Brie Tucker: Well, because it’s our work, it’s our work. And you already know that. Cause I complained to you every time I’m like, ah, that went down, you went out. I came in it just, and the funny thing is like, I do not know very much about sound editing, but I. I know enough to know that didn’t sound right. I know that much.
But you know what? we’re the solution. So, like, I, if there is one thing that I loved, like, well, I, now, I loved everything about Nithya. and for people that have been with No Guilt Mom, you know her because she was in our Mom Ignited Summit. She was in our most recent Happy Mom Summit. she’s fantastic.
But I, and I love her ability to, And I’m going to help you sort of shift that lens and see that happiness isn’t something external, that you can actually shift it and practice it every day. But my biggest mic drop and we said in the episode was the whole, you’re the solution. You’re not the problem.
JoAnn Crohn: Yeah,
Brie Tucker: I think so often, right? With that mom guilt in us, we constantly think we’re the problem. Up, it’s me.
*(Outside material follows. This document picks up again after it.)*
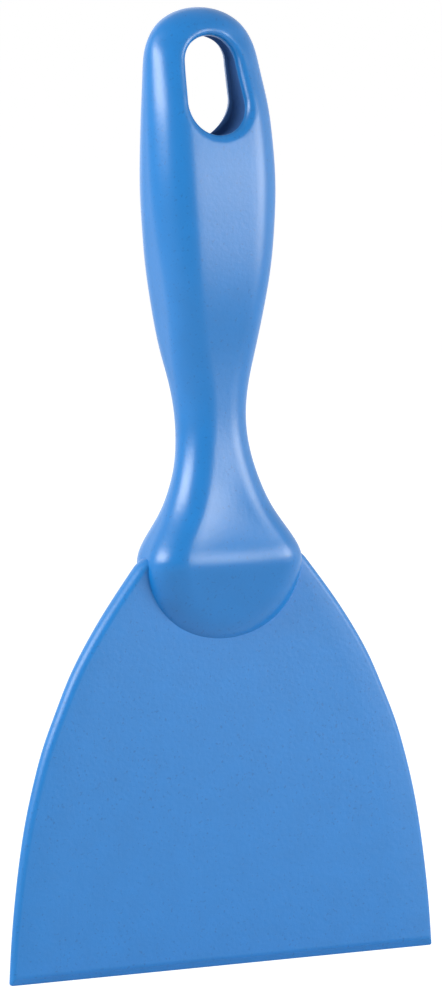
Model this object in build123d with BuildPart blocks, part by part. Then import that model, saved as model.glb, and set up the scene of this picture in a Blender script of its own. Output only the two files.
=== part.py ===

JoAnn Crohn: so that’s exactly what, I think, we were just having a conversation the other day where you’re like, I just don’t want you to think that it’s this, I want you to see, it’s that, and that, and that, like that, and that, when I was getting I wasn’t really down on myself, but I was like, I have control over the situation and it was a business situation, but that is exactly like how I see it.
I don’t see it as like a problem based thing. I see it as I’m the solution. To it, and so when she said that, I’m like, yes, that is what I’ve been trying to say all along. you’re not the problem. You’re the solution. And it’s a much easier way to take action from that.
Brie Tucker: so yeah, so I think that was just like, The solution, not the problem. The mom guilt, like we struggle with this every day and just keep reminding yourself of that. You are the solution. You are so not the problem.
JoAnn Crohn: It’s very true. Okay. Remember the best mom’s a happy mom. Take care of you. Talk to you later.
Brie Tucker: Thanks for stopping by.